15. Republic of Bolvia Exploration Syndicate Ltd. (1913):

The facts of the case are as follows:

(i) The directors of the company made certain payments, such as (a) Commission for placing shares (not to a director) and (b) Costs and also a share of profit to a Solicitor-Director.

(ii) One of the Company directors did not account for the balance that he received from one of the Company’s suppliers.

(iii) The articles of the Company did not contain any provision authorising such payments, and therefore the Companies Act was applicable.

(iv) The Liquidator of the Company brought an action against the auditors alleging that the auditors were negligent as they certified the payments which were ultra vires.

Although all these payments were ultra vires, the Court was not convinced that the Company suffered damages due to the auditors’ default for not pointing out this fact in the report. The Court dismissed the case against the auditors without costs in consideration of the existence of special circumstances.

Summary:

The auditor is prima facie liable for ultra vires payments but the extent of his liability for not detecting such payments depends on the existence of special circumstances.

16. Union Bank of Allahabad (1925)

The facts of the case are as follows:

(i) The auditor blindly signed the false Balance Sheet having been influenced by the dishonest manager and the secretary of the bank.

(ii) The auditor confessed that – he would have discovered the criticality of the affairs of the bank and fraud connected with the depositors and creditors, had he examined the books and asked for an explanation. But he never asked a question and certified the accounts.

(iii) The directors trusted the dishonest manager for years and also the auditor’s report and declared dividends.

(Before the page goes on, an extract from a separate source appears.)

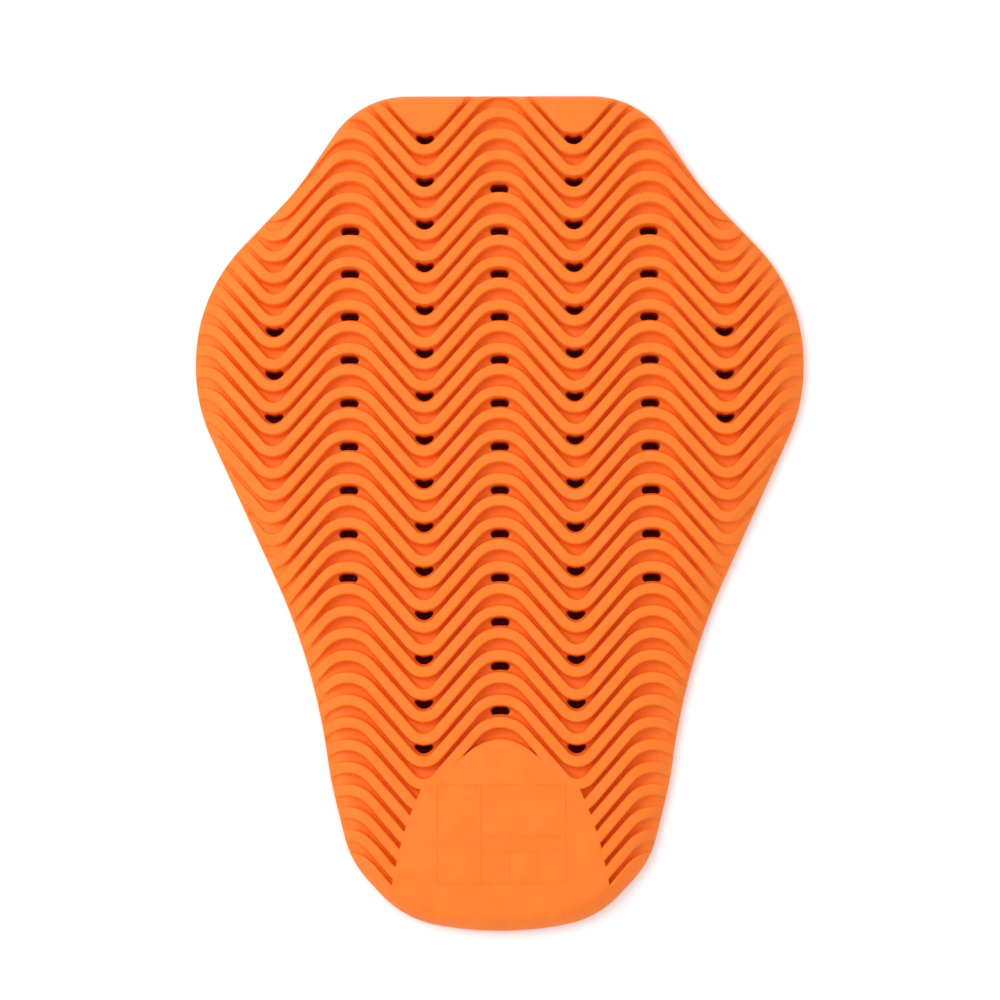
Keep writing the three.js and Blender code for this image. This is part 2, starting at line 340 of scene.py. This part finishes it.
def wave_points(crest, trough):
    """A wave from past the left edge to past the right, with a crest at the origin."""
    slope = wave_slope(crest, trough)
    last_bend = math.ceil(HALF_WIDTH / HALF_WAVE)
    bends = []
    for bend in range(-last_bend, last_bend + 1):
        is_crest = bend % 2 == 0
        radius = crest if is_crest else trough
        angles = np.linspace(-slope, slope, BEND_STEPS + 1)
        fall = radius * (1 - np.cos(angles))
        height = -fall if is_crest else fall - WAVE_HEIGHT
        bends.append(np.column_stack([bend * HALF_WAVE + radius * np.sin(angles), height]))
    pieces = [bends[0]]
    for before, after in zip(bends, bends[1:]):
        shares = np.linspace(0, 1, RUN_STEPS + 1)[1:-1, None]
        pieces.append(before[-1] * (1 - shares) + after[0] * shares)
        pieces.append(after)
    return np.vstack(pieces)


def above_wave(x, y, crest, trough):
    """How far each point lies above a wave with its crest at the origin."""
    slope = wave_slope(crest, trough)
    along_x, along_y = math.cos(slope), -math.sin(slope)
    u = np.abs(x) % WAVE_LENGTH
    u = np.minimum(u, WAVE_LENGTH - u)
    crest_y = y + crest
    trough_x, trough_y = u - HALF_WAVE, y + WAVE_HEIGHT - trough
    at_crest = u * along_x + crest_y * along_y < 0
    at_trough = trough_x * along_x + trough_y * along_y > 0
    above = -u * along_y + crest_y * along_x - crest
    above = np.where(at_crest, np.hypot(u, crest_y) - crest, above)
    return np.where(at_trough, trough - np.hypot(trough_x, trough_y), above)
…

(iv) The Bank, thereafter, went into liquidation.

Mr. Justice Wallis, in his judgment, remarked the following:-

(1) “Unless the auditors are to be held strictly to their legal liability, the object of legislature in requiring a certificate from them is absolutely defeated. He was utterly reckless and indifferent in his conduct as an auditor. He was trusted to discharge his duty.”

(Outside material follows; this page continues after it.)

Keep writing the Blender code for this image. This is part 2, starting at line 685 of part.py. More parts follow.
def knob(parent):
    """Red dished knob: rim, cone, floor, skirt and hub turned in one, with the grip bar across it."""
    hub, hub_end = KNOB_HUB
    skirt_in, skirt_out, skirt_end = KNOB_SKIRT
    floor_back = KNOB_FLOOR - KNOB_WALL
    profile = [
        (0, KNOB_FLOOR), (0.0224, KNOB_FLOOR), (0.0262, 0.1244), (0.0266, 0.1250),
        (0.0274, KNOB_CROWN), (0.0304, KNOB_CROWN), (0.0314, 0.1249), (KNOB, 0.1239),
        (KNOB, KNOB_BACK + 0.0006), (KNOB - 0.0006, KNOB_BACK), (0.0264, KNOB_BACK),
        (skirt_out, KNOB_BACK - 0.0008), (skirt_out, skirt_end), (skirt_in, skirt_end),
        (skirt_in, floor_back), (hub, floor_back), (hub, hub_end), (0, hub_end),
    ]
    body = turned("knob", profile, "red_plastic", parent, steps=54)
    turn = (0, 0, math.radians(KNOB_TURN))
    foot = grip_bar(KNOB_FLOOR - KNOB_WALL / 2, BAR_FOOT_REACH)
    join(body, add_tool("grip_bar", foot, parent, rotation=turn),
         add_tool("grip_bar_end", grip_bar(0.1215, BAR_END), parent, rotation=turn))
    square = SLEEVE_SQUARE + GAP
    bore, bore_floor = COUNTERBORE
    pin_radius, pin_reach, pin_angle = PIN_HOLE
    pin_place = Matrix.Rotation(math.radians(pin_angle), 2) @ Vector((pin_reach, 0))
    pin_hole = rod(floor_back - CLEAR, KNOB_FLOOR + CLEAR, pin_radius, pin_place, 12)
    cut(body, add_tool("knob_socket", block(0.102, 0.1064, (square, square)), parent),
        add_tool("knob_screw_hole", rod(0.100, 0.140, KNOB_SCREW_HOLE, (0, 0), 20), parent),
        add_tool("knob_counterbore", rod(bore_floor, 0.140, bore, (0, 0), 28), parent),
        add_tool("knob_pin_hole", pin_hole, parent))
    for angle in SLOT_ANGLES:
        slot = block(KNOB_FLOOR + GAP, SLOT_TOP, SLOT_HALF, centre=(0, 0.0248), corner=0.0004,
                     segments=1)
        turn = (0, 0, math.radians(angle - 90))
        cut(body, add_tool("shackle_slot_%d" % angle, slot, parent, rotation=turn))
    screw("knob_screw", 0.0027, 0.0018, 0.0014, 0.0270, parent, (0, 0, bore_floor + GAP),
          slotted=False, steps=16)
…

(2) “An auditor is not merely an arithmetical machine to check the figures in the books. He should have satisfied himself not only that the accounts were correct but that the books represented the true state of affairs of the Bank.”

Summary:

An auditor is liable to be guilty of misfeasance for signing the balance sheet blindly and has to suffer the consequences if such balance sheet is found subsequently to be incorrect.

17. Superintendent and Remembrance of Legal Affairs, Bengal Vs. Akhil Bandhu Guha and Others (1936):

The facts of the case are as follows:

(1) The managing directors of Dhakeswari Cotton Mills Ltd. were also the managing directors of a newly formed company named East Bengal Jute and Cotton Mills Ltd.

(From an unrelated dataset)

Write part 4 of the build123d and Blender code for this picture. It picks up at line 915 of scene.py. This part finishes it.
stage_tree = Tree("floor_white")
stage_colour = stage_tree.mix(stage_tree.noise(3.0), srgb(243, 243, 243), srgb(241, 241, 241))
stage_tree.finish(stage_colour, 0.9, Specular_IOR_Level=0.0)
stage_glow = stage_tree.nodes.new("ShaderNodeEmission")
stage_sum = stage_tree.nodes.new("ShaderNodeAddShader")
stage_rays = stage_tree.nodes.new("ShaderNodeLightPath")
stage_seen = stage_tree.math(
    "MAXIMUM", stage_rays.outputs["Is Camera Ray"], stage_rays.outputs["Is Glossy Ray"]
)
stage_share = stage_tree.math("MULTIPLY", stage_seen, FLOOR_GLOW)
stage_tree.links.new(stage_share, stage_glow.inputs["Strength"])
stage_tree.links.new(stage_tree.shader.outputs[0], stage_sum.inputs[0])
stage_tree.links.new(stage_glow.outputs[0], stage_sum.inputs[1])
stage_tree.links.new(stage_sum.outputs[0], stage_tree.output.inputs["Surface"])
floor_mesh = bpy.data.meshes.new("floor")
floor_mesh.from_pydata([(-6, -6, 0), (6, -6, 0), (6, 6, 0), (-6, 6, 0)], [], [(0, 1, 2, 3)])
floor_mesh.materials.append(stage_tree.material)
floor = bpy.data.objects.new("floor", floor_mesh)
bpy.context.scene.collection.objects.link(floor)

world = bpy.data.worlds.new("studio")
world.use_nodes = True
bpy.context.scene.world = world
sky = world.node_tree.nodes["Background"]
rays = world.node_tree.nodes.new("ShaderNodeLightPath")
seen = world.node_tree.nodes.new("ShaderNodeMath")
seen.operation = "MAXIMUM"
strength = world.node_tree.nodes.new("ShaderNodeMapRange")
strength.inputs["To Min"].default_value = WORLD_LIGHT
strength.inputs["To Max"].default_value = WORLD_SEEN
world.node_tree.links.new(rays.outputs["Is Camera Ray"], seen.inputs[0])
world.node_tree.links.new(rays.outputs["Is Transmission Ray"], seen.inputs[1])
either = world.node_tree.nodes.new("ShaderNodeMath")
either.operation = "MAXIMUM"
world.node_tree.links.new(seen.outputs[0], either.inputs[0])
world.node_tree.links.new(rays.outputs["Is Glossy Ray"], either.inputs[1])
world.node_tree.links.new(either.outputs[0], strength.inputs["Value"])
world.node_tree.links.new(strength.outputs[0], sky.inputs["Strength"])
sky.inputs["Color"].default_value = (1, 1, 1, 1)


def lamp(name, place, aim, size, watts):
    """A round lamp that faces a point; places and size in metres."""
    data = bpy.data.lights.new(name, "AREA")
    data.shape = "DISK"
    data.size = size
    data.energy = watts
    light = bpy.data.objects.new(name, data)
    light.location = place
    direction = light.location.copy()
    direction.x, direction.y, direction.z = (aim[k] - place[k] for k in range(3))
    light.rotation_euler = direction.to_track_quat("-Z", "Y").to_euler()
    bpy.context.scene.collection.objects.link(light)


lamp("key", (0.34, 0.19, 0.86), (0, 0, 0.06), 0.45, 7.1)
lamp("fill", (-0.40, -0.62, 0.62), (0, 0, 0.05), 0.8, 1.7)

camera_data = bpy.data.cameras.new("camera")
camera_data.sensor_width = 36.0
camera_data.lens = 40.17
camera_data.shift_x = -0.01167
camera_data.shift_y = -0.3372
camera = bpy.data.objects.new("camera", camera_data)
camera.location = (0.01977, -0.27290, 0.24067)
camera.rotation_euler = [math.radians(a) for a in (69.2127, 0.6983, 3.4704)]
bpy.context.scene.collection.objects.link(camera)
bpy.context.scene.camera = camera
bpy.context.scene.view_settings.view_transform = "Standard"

(2) The amount against the item ‘Deposit by others’ shown in the balance sheet of the first Company was actually arrived at by deducting the loan amount advanced to the other new company. This loan was never separately shown in the balance sheet.

(3) The amount against the item ‘advances to Contractors and Others’ included the loans to the managing directors but such loans were not specifically disclosed in the balance sheet.

(4) The auditors certified the balance sheet as having been properly drawn up, and the majority of the directors adopted the balance sheet.

(5) One of the shareholders brought a criminal suit against the managing directors under Section 282 of the Companies Act 1913 (now Section 628 of Companies Act 1956 which states – Any person who makes a false statement in any returns, balance sheet, etc. is liable to be imprisoned upto two years and fined.) before the Magistrate.

(6) The Magistrate convicted all the directors and sentenced them with fine and imprisonment. But the respondents appealed before the District Judge who reversed the judgment stating that the criminal intention of the directors was not proved.

(7) The Govt. made an appeal in the court against the District Judge’s Order.

(8) The Court, in its judgment upheld the Magistrate’s order and held that the directors and the auditors were guilty of criminal liability.

In the course of his judgment, Mr. Justice Cunliffe remarked the following:

(1) “A balance sheet need not be, in fact it must not be a mere inventory. It is supposed to be a pictorial representation of the trading position of the Company, easily appreciated not by ignorant people but by persons who are reasonably able to understand commercial conditions.”

(2) “A loan and a deposit; being obviously items differing completely in principle from the balance sheet point of view, ought to appear on different sides, one as an asset and the other as a liability and that the act of consolidating the two and presenting them as one item in the balance sheet was a striking case of non­disclosure amounting to suppression of truth.”

18. Armitage Vs. Brewer and Knott (J932):

The facts of the case are as follows:

(1) The plaintiff appointed the auditors to have protection against the petty frauds that were suspected to be perpetrated by the book-keeper.

(2) There was no system of internal check. The book-keeper had complete charge of the books of account including the preparation of wages sheets and payments therefor.

(3) It was found that the book-keeper manipulated the wages sheets and embezzled money; but the auditors did not give due importance to the matter so as to bring it to the notice of the principal.

(4) As a result, the plaintiff claimed damages against the auditors for their failure to detect frauds.

Mr. Justice Talbot observed that:

(i) The audits differed greatly as to scope and special instruction and

(ii) The fraud must have been detected by a thorough examination of the wages sheets by the auditors. It was held that the auditors were guilty of negligence as they failed to detect frauds for which they were informed.